Finding duplicates efficiently in SQL - Time & Space Complexity
When we look for duplicates in a database table, we want to know how the work grows as the table gets bigger.
We ask: How much longer does it take to find duplicates if we add more rows?
Analyze the time complexity of the following code snippet.
SELECT column_name, COUNT(*)
FROM table_name
GROUP BY column_name
HAVING COUNT(*) > 1;
This query finds all values in column_name that appear more than once in table_name.
Identify the loops, recursion, array traversals that repeat.
- Primary operation: Scanning all rows to group by the column.
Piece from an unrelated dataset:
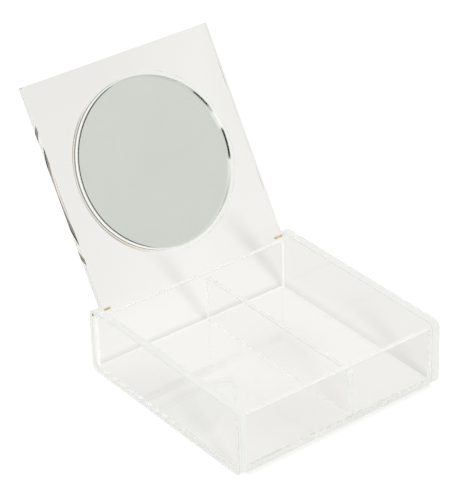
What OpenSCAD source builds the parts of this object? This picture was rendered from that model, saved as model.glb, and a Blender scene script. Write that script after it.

- How many times: Each row is processed once to count duplicates.
As the number of rows grows, the database must check each row once to group and count.
| Input Size (n) | Approx. Operations |
|---|---|
| 10 | About 10 row checks |
| 100 | About 100 row checks |
| 1000 | About 1000 row checks |
Pattern observation: The work grows directly with the number of rows.
Time Complexity: O(n)
This means the time to find duplicates grows in a straight line as the table gets bigger.
[X] Wrong: "Finding duplicates takes much longer than just reading the table once."
[OK] Correct: The database groups rows in one pass, so it doesn't repeatedly scan the table.
Understanding how grouping works helps you explain efficient data checks clearly and confidently.
"What if we added an index on column_name? How would the time complexity change?"